LH: There’s no issues building in the Middle East compared to anywhere else. Rather, I think there are some advantages. In the beginning, it all started because the market is massive and it’s growing. And when it comes to water, the temperature is not an issue at all. It consumes a lot of electricity to cool it and that’s about it. And we need much thicker insulation to keep the cooling inside. So we had to look at really smart systems that will manage the environment efficiently. That’s why we have chosen plots where we can go pretty deep, where there’s a lower average temperature. We’re going deep into the ocean and we’ll pump directly into the facility. For the freshwater fish, we will use wells. For saltwater, we’ll use ocean saltwater. It’s actually going to be 90 percent ocean water. We are also looking into wind energy but the solid plan right now, is to adapt solar. We’re going to use as much solar as possible. We have looked at all the best solutions we could find before we look at how much it costs. We decided that we need a facility that’s going to be the best in the world and it costs what it costs, so we’ve been looking at it from that angle.

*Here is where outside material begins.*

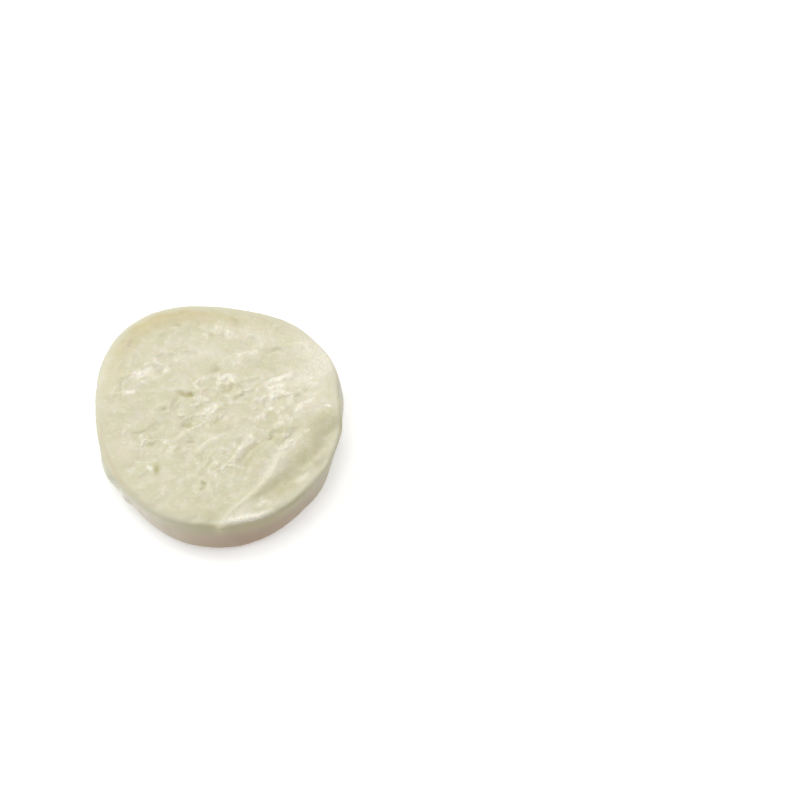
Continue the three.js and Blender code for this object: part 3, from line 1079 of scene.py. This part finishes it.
class Signal:
    """A number that a shader node gives. Arithmetic on it adds Math nodes."""

    def __init__(self, bench: "Bench", socket: bpy.types.NodeSocket) -> None:
        """Wraps an output socket of a node on a bench."""
        self.bench = bench
        self.socket = socket

    def __add__(self, other: Value) -> "Signal":
        """This number plus another."""
        return self.bench.maths("ADD", self, other)

    def __sub__(self, other: Value) -> "Signal":
        """This number less another."""
        return self.bench.maths("SUBTRACT", self, other)

    def __rsub__(self, other: Value) -> "Signal":
        """Another number less this one."""
        return self.bench.maths("SUBTRACT", other, self)

    def __mul__(self, other: Value) -> "Signal":
        """This number times another."""
        return self.bench.maths("MULTIPLY", self, other)

    __radd__ = __add__
    __rmul__ = __mul__


class Bench:
    """Where a material's nodes are made and joined."""

    def __init__(self, name: str) -> None:
        """Starts a new material with only its output and its main shader.

        Args:
            name: the material's name.
        """
        self.material = bpy.data.materials.new(name)
        self.material.use_nodes = True
        self.tree = self.material.node_tree
        self.shader = self.tree.nodes["Principled BSDF"]
        self.place = self.node("ShaderNodeTexCoord", {}, {}).outputs["Object"]

    def node(
        self, kind: str, settings: dict[str, Any], values: dict[str | int, Value]
    ) -> bpy.types.Node:
        """Makes a node.

        Args:
            kind: the node's type.
            settings: its own settings, made before its sockets are filled.
            values: what goes into each socket, by its name or number.

        Returns:
            The new node.
        """
        made = self.tree.nodes.new(kind)
        for name, setting in settings.items():
            setattr(made, name, setting)
        self.fill(made, values)
        return made

    def fill(self, node: bpy.types.Node, values: dict[str | int, Value]) -> None:
        """Sets or links a node's sockets.

        Args:
            node: the node.
            values: what goes into each socket, by its name or number.
        """
        for name, value in values.items():
            socket = node.inputs[name]
            if isinstance(value, Signal):
                value = value.socket
            if isinstance(value, bpy.types.NodeSocket):
                self.tree.links.new(value, socket)
            elif isinstance(value, tuple) and socket.type == "RGBA":
                socket.default_value = (*value, 1.0)
            else:
                socket.default_value = value

    def maths(self, operation: str, one: Value, other: Value) -> Signal:
        """A Math node on two numbers."""
        made = self.node("ShaderNodeMath", {"operation": operation}, {0: one, 1: other})
        return Signal(self, made.outputs[0])

    def step(self, value: Value, low: float, high: float) -> Signal:
        """A soft step from 0 at low to 1 at high."""
        made = self.node(
            "ShaderNodeMapRange",
            {"interpolation_type": "SMOOTHSTEP"},
            {"Value": value, "From Min": low, "From Max": high},
        )
        return Signal(self, made.outputs["Result"])

    def blend(self, share: Value, under: Value, over: Value) -> bpy.types.NodeSocket:
        """A share of one colour laid over another."""
        made = self.node("ShaderNodeMix", {"data_type": "RGBA"}, {0: share, 6: under, 7: over})
        return made.outputs[2]

    def grain(self, size: float, detail: float = 3.0) -> Signal:
        """Noise from 0 to 1 with a grain of so many millimetres."""
        values = {"Vector": self.place, "Scale": 1.0 / (size * MM), "Detail": detail}
        return Signal(self, self.node("ShaderNodeTexNoise", {}, values).outputs["Fac"])

    def stained(self, stain: Stain) -> Signal:
        """How much of a stain the mesh has."""
        made = self.node("ShaderNodeAttribute", {"attribute_name": stain.value}, {})
        return Signal(self, made.outputs["Fac"])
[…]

RAStech: How has the government played a role in choosing the perfect site?

LH: Especially in Oman, they are supporting us beyond what we would expect. The reason we actually ended up looking at Oman as an option is because the government brought us there. They laid out everything; how we could cooperate with lands, facilitating the project. They’re very flexible. It gives us a very straight path to building. We don’t have to go through many hurdles to get to the construction stage. In Saudi, it’s the same. They have been helpful. It’s a bit more complicated, a bit more politics. But both of these countries have very clear targets in increasing their aquaculture production. And both have gone public with their targets, so that’s also one of the reasons.

RAStech: What’s the feedback from the local community?

LH: We always get the same questions and a little bit of skepticism about the hot temperatures, and things like that. But nothing negative. Just mostly excitement, especially because we are working on bringing in the locals, to work on the project, train them and make them a part of it. People really stand behind the government here. If the government says they want to increase aquaculture production, they get excited. They want to create a new economy in the country.